** Begin DATASET EXCERPT **

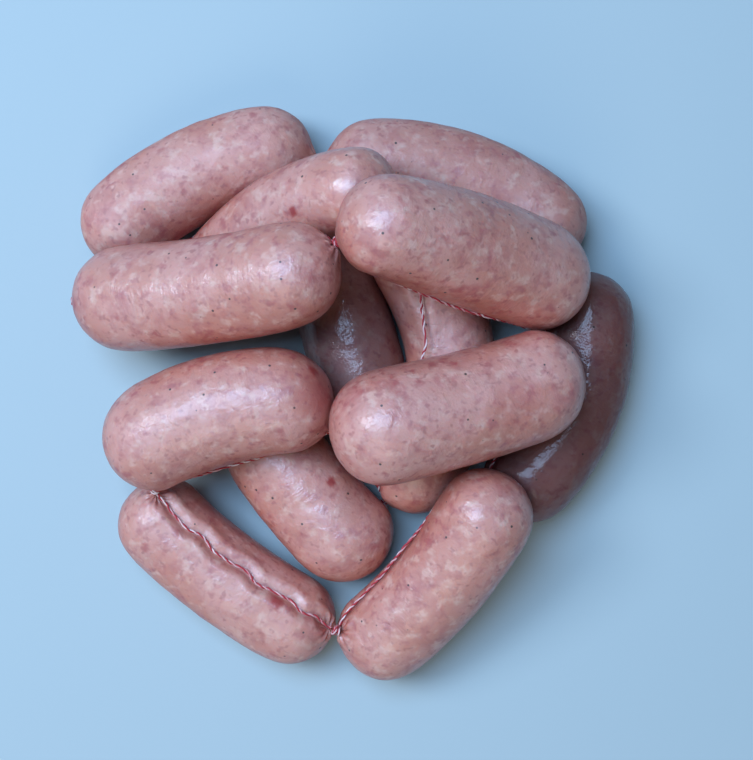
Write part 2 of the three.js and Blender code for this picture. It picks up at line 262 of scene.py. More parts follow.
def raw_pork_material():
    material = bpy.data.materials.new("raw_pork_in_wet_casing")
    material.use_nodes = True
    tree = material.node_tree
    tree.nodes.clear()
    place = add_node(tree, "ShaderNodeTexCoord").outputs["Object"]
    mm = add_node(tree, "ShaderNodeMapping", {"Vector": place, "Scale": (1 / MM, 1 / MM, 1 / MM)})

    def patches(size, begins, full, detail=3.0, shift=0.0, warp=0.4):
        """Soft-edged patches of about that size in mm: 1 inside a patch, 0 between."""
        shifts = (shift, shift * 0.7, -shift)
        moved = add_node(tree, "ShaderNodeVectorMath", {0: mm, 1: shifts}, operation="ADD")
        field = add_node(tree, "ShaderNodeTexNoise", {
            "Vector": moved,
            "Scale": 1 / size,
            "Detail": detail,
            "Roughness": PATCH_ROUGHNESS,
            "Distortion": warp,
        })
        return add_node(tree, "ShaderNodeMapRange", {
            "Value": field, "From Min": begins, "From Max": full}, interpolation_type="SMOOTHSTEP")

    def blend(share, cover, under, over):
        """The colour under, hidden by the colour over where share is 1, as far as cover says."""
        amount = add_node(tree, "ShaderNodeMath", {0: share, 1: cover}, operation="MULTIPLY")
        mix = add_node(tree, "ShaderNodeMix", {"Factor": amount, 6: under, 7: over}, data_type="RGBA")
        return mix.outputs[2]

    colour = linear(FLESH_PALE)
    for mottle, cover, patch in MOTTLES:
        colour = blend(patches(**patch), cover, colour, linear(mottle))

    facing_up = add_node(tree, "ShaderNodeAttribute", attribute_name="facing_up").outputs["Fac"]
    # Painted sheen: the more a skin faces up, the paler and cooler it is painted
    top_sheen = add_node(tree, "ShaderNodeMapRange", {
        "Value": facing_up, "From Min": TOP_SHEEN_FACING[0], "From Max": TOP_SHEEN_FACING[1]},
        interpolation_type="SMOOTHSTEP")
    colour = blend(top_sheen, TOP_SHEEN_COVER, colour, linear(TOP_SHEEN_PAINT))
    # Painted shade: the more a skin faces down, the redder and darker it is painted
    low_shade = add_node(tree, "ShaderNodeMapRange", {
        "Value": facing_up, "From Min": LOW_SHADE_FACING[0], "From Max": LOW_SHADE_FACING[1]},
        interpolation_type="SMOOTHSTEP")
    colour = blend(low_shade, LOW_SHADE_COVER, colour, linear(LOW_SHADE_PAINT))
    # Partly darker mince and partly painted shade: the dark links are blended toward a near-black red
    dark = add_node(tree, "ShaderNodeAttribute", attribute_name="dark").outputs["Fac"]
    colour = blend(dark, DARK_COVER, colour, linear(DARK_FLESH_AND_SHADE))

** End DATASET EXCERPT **

— WORK TO BE COMPLETED —
Show the data once more, exactly as it was written.

— ANSWER TO THE EXERCISE —
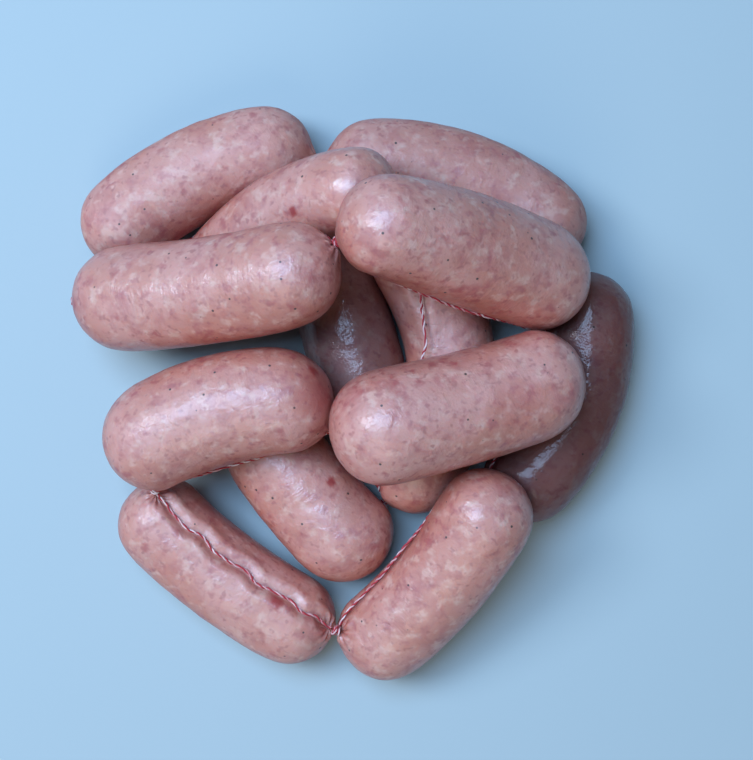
Write part 2 of the three.js and Blender code for this picture. It picks up at line 262 of scene.py. More parts follow.
def raw_pork_material():
    material = bpy.data.materials.new("raw_pork_in_wet_casing")
    material.use_nodes = True
    tree = material.node_tree
    tree.nodes.clear()
    place = add_node(tree, "ShaderNodeTexCoord").outputs["Object"]
    mm = add_node(tree, "ShaderNodeMapping", {"Vector": place, "Scale": (1 / MM, 1 / MM, 1 / MM)})

    def patches(size, begins, full, detail=3.0, shift=0.0, warp=0.4):
        """Soft-edged patches of about that size in mm: 1 inside a patch, 0 between."""
        shifts = (shift, shift * 0.7, -shift)
        moved = add_node(tree, "ShaderNodeVectorMath", {0: mm, 1: shifts}, operation="ADD")
        field = add_node(tree, "ShaderNodeTexNoise", {
            "Vector": moved,
            "Scale": 1 / size,
            "Detail": detail,
            "Roughness": PATCH_ROUGHNESS,
            "Distortion": warp,
        })
        return add_node(tree, "ShaderNodeMapRange", {
            "Value": field, "From Min": begins, "From Max": full}, interpolation_type="SMOOTHSTEP")

    def blend(share, cover, under, over):
        """The colour under, hidden by the colour over where share is 1, as far as cover says."""
        amount = add_node(tree, "ShaderNodeMath", {0: share, 1: cover}, operation="MULTIPLY")
        mix = add_node(tree, "ShaderNodeMix", {"Factor": amount, 6: under, 7: over}, data_type="RGBA")
        return mix.outputs[2]

    colour = linear(FLESH_PALE)
    for mottle, cover, patch in MOTTLES:
        colour = blend(patches(**patch), cover, colour, linear(mottle))

    facing_up = add_node(tree, "ShaderNodeAttribute", attribute_name="facing_up").outputs["Fac"]
    # Painted sheen: the more a skin faces up, the paler and cooler it is painted
    top_sheen = add_node(tree, "ShaderNodeMapRange", {
        "Value": facing_up, "From Min": TOP_SHEEN_FACING[0], "From Max": TOP_SHEEN_FACING[1]},
        interpolation_type="SMOOTHSTEP")
    colour = blend(top_sheen, TOP_SHEEN_COVER, colour, linear(TOP_SHEEN_PAINT))
    # Painted shade: the more a skin faces down, the redder and darker it is painted
    low_shade = add_node(tree, "ShaderNodeMapRange", {
        "Value": facing_up, "From Min": LOW_SHADE_FACING[0], "From Max": LOW_SHADE_FACING[1]},
        interpolation_type="SMOOTHSTEP")
    colour = blend(low_shade, LOW_SHADE_COVER, colour, linear(LOW_SHADE_PAINT))
    # Partly darker mince and partly painted shade: the dark links are blended toward a near-black red
    dark = add_node(tree, "ShaderNodeAttribute", attribute_name="dark").outputs["Fac"]
    colour = blend(dark, DARK_COVER, colour, linear(DARK_FLESH_AND_SHADE))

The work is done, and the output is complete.